Reproduce exactly the lines from the top of the records below through the line holding "frame_parts.append(bpy.context.object)".

-- START --

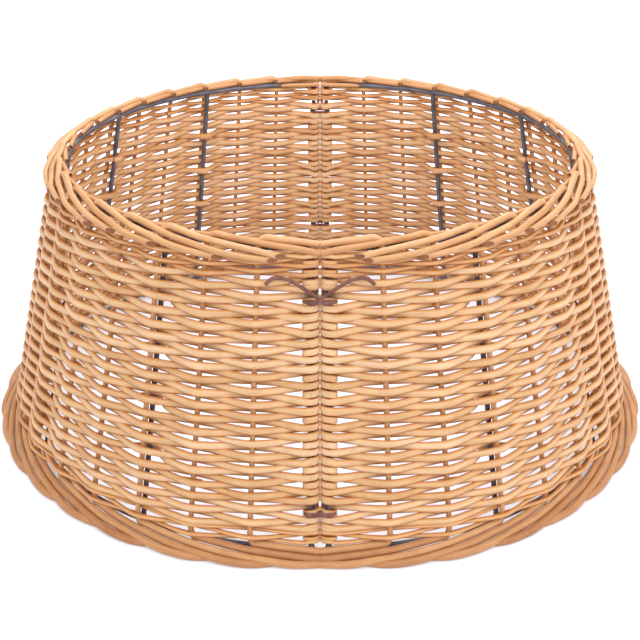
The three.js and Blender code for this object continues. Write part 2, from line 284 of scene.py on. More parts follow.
bpy.ops.object.select_all(action="DESELECT")
frame_parts = []
for rail in (FOOT_RAIL, RIM_RAIL):
    bpy.ops.mesh.primitive_torus_add(
        major_segments=RAIL_SEGMENTS, minor_segments=ROD_SIDES,
        major_radius=steel_radius(rail), minor_radius=STEEL_RADIUS,
        location=Vector(SHIFT) + Vector((0, 0, rail)))
    bpy.ops.object.mode_set(mode="EDIT")
    bpy.ops.mesh.select_all(action="SELECT")
    bpy.ops.mesh.bisect(plane_co=(SEAM_TO_ROD, 0, 0), plane_no=(1, 0, 0), use_fill=True,
                        clear_inner=True)
    bpy.ops.object.mode_set(mode="OBJECT")
    frame_parts.append(bpy.context.object)
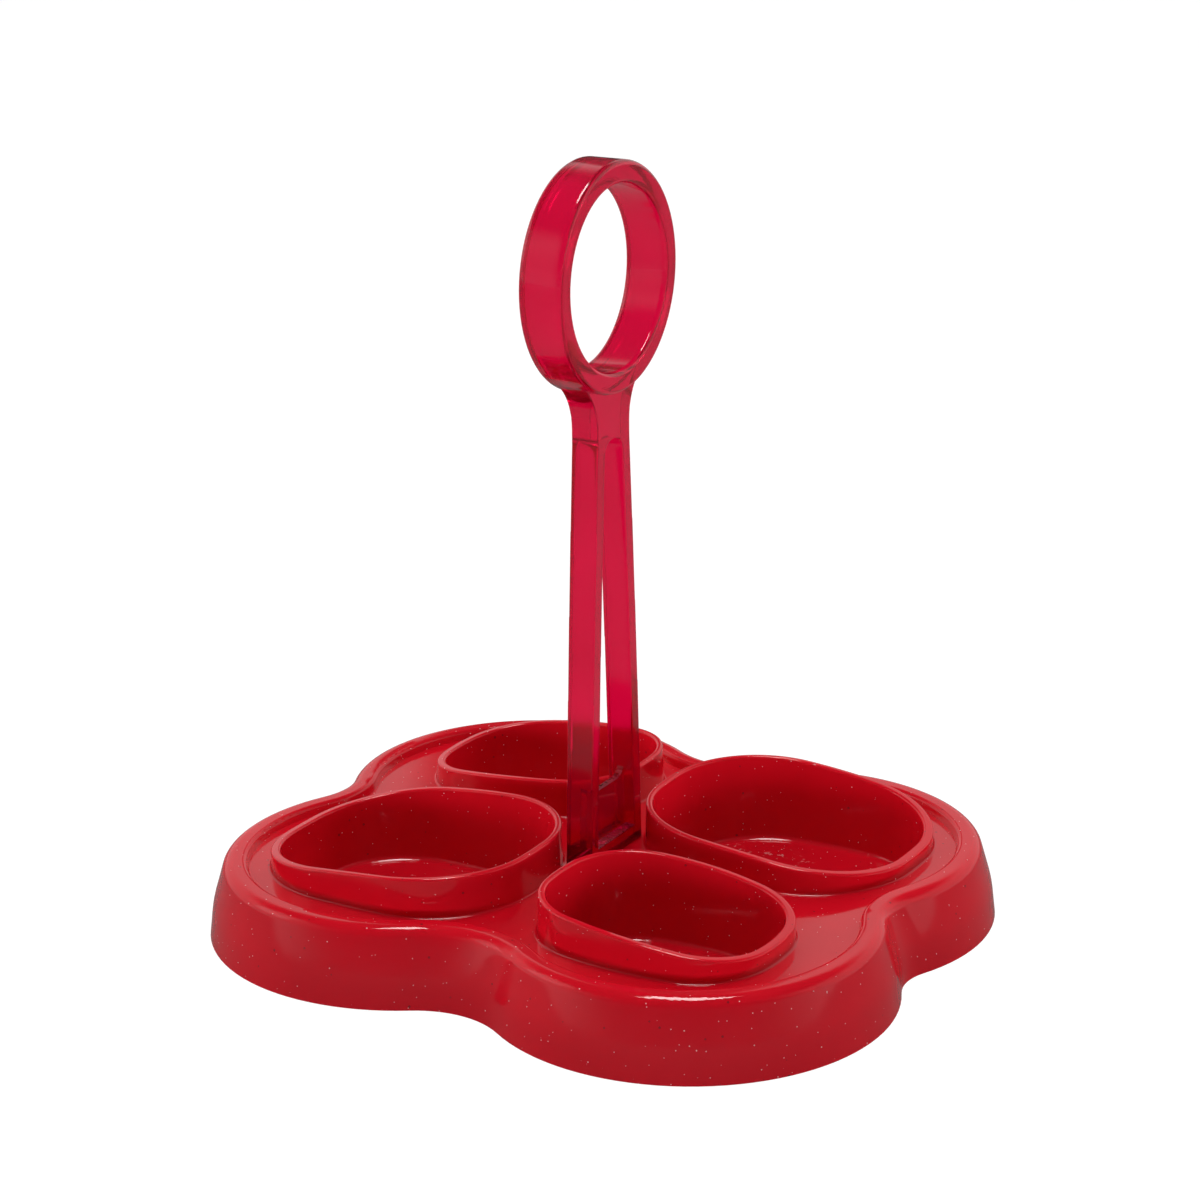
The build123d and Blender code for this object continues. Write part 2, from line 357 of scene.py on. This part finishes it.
def crimson_plastic():
    """See-through crimson plastic of the handle."""
    material = bpy.data.materials.new("clear_crimson_plastic")
    paint = Paint(material)
    where = paint.place()
    height = paint.height(where)
    cloud = paint.noise(where, scale=35.0, detail=2.0)
    tint = paint.mix(cloud.ramp(0.3, 0.7), deep_crimson, light_crimson)
    frost_low = (height > frosted_foot_top - 0.3 * MM) * (height < frosted_foot_top + 0.3 * MM)
    frost_high = (height > frosted_web_top - 0.4 * MM) * (height < frosted_web_top + 1.5 * MM)
    grain = paint.noise(where, scale=500.0, detail=3.0, rough=0.6)
    frost = (frost_low + frost_high) * (paint.upright() > 0.2) * grain.ramp(0.35, 0.6)
    wear = paint.noise(where, scale=120.0, detail=3.0, rough=0.6)
    rough = 0.08 + 0.07 * wear + 0.4 * frost
    stretched = paint.node("ShaderNodeVectorMath", {"operation": "MULTIPLY"}, [where, line_stretch])
    draw_lines = paint.noise(stretched.out("Vector"), scale=300.0, detail=2.0)
    values = {
        "Base Color": tint,
        "Roughness": rough,
        "Normal": paint.bump(0.04, 0.3 * MM, draw_lines + frost),
        "IOR": crimson_ior,
        "Transmission Weight": 0.85,
        "Coat Weight": 0.4,
        "Coat Roughness": 0.03,
    }
    plastic = paint.node("ShaderNodeBsdfPrincipled", {}, values)
    paint.node("ShaderNodeOutputMaterial", {}, {"Surface": plastic.out("BSDF")})
    return material


clear_plastic = crimson_plastic()
print("made", clear_plastic.name)


# %% [markdown]
# ## Dressing the two mouldings
# Each skin is a welded copy of its solid. The copy goes through the tree, comes back as a plain
# mesh and takes the solid's place on the same body, so it still follows the joint.

# %% Skins on their bodies
weld_distance = 0.002 * MM
sharp_angle = math.radians(32)
flat_face_weight = 60


def dress(node_name, skin_name, plastic, body):
    """Make the skin of one moulding and let it stand for the solid."""
    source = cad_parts[node_name]
    skin = bpy.data.objects.new(skin_name, source.data.copy())
    bpy.context.scene.collection.objects.link(skin)
    skin.data.materials.clear()
    modifier = skin.modifiers.new("skin", "NODES")
    modifier.node_group = moulding_skin
    set_input(modifier, "Weld distance", weld_distance)
    set_input(modifier, "Sharp above", sharp_angle)
    set_input(modifier, "Plastic", plastic)
    weighted = skin.modifiers.new("weighted", "WEIGHTED_NORMAL")
    weighted.mode = "FACE_AREA"
    weighted.weight = flat_face_weight
    weighted.keep_sharp = True
    depsgraph = bpy.context.evaluated_depsgraph_get()
    finished = bpy.data.meshes.new_from_object(skin.evaluated_get(depsgraph), depsgraph=depsgraph)
    skin.modifiers.clear()
    skin.data = finished
    finished.name = skin_name
    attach(skin, body)
    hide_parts(node_name)
    print(skin_name, "triangles", sum(len(face.vertices) - 2 for face in finished.polygons))


dress("base", "tray_moulding", red_plastic, "tray")
dress("handle", "handle_moulding", clear_plastic, "carrier")

# %% [markdown]
# ## Table
# The photograph has a white table that runs up into a white background, and hardly any shadow.
# The floor is a pale sheet that glows for the camera and through the clear plastic, which
# carries it to white without more light on the caddy. The caddy still shades it.

# %% White floor
floor_reach = 8.0
floor_grey = (0.16, 0.16, 0.16, 1)
floor_glow = 0.92
floor_mirrored = 0.05
white = (1, 1, 1, 1)


def white_floor():
    """Large pale floor that the camera sees as nearly white."""
    mesh = bpy.data.meshes.new("floor")
    corners = [(-floor_reach, -floor_reach, 0), (floor_reach, -floor_reach, 0)]
    corners += [(floor_reach, floor_reach, 0), (-floor_reach, floor_reach, 0)]
    mesh.from_pydata(corners, [], [(0, 1, 2, 3)])
    floor = bpy.data.objects.new("floor", mesh)
    bpy.context.scene.collection.objects.link(floor)
    material = bpy.data.materials.new("white_sheet")
    paint = Paint(material)
    seen, mirrored = paint.ray_masks()
    shown = (seen + floor_mirrored * mirrored).math("MINIMUM", 1.0)
    diffuse = paint.node("ShaderNodeBsdfDiffuse", {}, {"Color": floor_grey})
    glow = paint.node("ShaderNodeEmission", {}, {"Color": white, "Strength": shown * floor_glow})
    both = paint.node("ShaderNodeAddShader", {}, [diffuse.out(), glow.out()])
    paint.node("ShaderNodeOutputMaterial", {}, {"Surface": both.out()})
    mesh.materials.append(material)


white_floor()
print("floor reaches", floor_reach, "m")

# %% [markdown]
# ## Studio light
# A small lamp overhead draws the thin highlight along the shoulder, and a weak one stands to the
# left. The room itself is plain white to the camera. What the plastic mirrors is a dark room
# with two bright panels, which reach round from the sides and leave a dark gap right behind the
# caddy. Polished plastic needs something dark to mirror, or its red turns pink all over. What
# lights it softly is a low glow from the front and the sides, and a higher one from behind.

# %% Lamps and room
front_glow = 5.2
side_glow = 4.8
back_glow = 2.1
room_glow = 0.07
panel_glow = 0.5
room_mirrored = 0.05


def soft_lamp(name, place, aim, size, power):
    """Area lamp that points at aim."""
    data = bpy.data.lights.new(name, "AREA")
    data.shape = "RECTANGLE"
    data.size = size[0]
    data.size_y = size[1]
    data.energy = power
    lamp = bpy.data.objects.new(name, data)
    away = (Vector(place) - Vector(aim)).normalized()
    turn = away.to_track_quat("Z", "Y").to_matrix().to_4x4()
    lamp.matrix_world = Matrix.Translation(place) @ turn
    bpy.context.scene.collection.objects.link(lamp)


caddy_middle = (0, 0, 60 * MM)
soft_lamp("overhead", (0.0, 0.0, 1.25), caddy_middle, size=(0.45, 0.45), power=7.8)
soft_lamp("left_side", (-0.55, 1.0, 0.75), caddy_middle, size=(0.6, 0.7), power=0.8)


def studio_room():
    """World that is white to the camera, and lights and mirrors as a dark room that glows in places."""
    world = bpy.data.worlds.new("studio_room")
    bpy.context.scene.world = world
    paint = Paint(world)
    seen, mirrored = paint.ray_masks()
    seen = seen.math("MINIMUM", 1.0)
    direction = paint.node("ShaderNodeTexCoord").out("Generated")
    upward = paint.node("ShaderNodeSeparateXYZ", {}, [direction]).out("Z")
    towards = (math.cos(camera_azimuth), math.sin(camera_azimuth), 0)
    rightward = (-math.sin(camera_azimuth), math.cos(camera_azimuth), 0)
    dot = {"operation": "DOT_PRODUCT"}
    facing = paint.node("ShaderNodeVectorMath", dot, [direction, towards]).out("Value")
    sideways = paint.node("ShaderNodeVectorMath", dot, [direction, rightward]).out("Value")
    aside = sideways.math("ABSOLUTE")
    behind = (0 - facing).ramp(-0.2, 0.5)
    low = 1 - upward.ramp(0.03, 0.2)
    front_low = facing.ramp(0.0, 0.8) * low
    side_low = aside.ramp(0.5, 0.9) * low
    back_high = behind * upward.ramp(0.12, 0.3) * (1 - upward.ramp(0.55, 0.8))
    lit = room_glow + front_glow * front_low + side_glow * side_low + back_glow * back_high
    not_in_front = (0 - facing).ramp(-0.75, -0.1)
    panels = not_in_front * aside.ramp(0.055, 0.07) * (1 - upward.ramp(0.5, 0.72))
    shown = room_mirrored + panel_glow * panels
    strength = seen + (1 - seen) * (mirrored * shown + (1 - mirrored) * lit)
    light = paint.node("ShaderNodeBackground", {}, {"Color": white, "Strength": strength})
    paint.node("ShaderNodeOutputWorld", {}, {"Surface": light.out()})


studio_room()
bpy.context.scene.view_settings.view_transform = "Standard"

-- END --

# [Written answer]
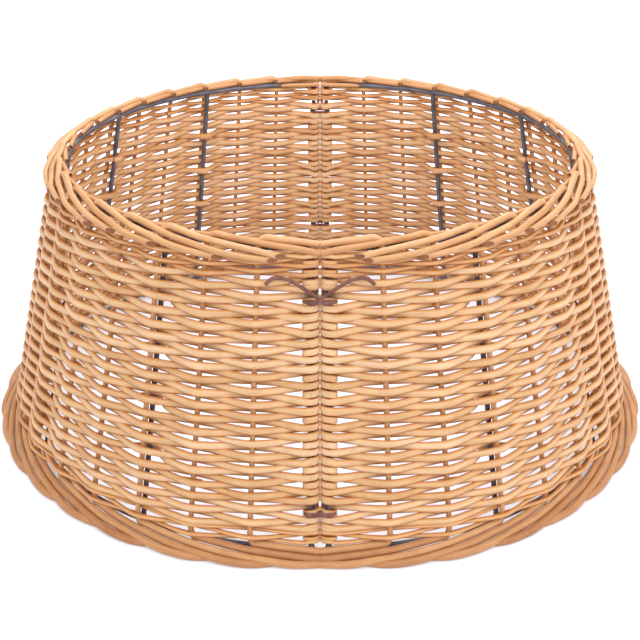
The three.js and Blender code for this object continues. Write part 2, from line 284 of scene.py on. More parts follow.
bpy.ops.object.select_all(action="DESELECT")
frame_parts = []
for rail in (FOOT_RAIL, RIM_RAIL):
    bpy.ops.mesh.primitive_torus_add(
        major_segments=RAIL_SEGMENTS, minor_segments=ROD_SIDES,
        major_radius=steel_radius(rail), minor_radius=STEEL_RADIUS,
        location=Vector(SHIFT) + Vector((0, 0, rail)))
    bpy.ops.object.mode_set(mode="EDIT")
    bpy.ops.mesh.select_all(action="SELECT")
    bpy.ops.mesh.bisect(plane_co=(SEAM_TO_ROD, 0, 0), plane_no=(1, 0, 0), use_fill=True,
                        clear_inner=True)
    bpy.ops.object.mode_set(mode="OBJECT")
    frame_parts.append(bpy.context.object)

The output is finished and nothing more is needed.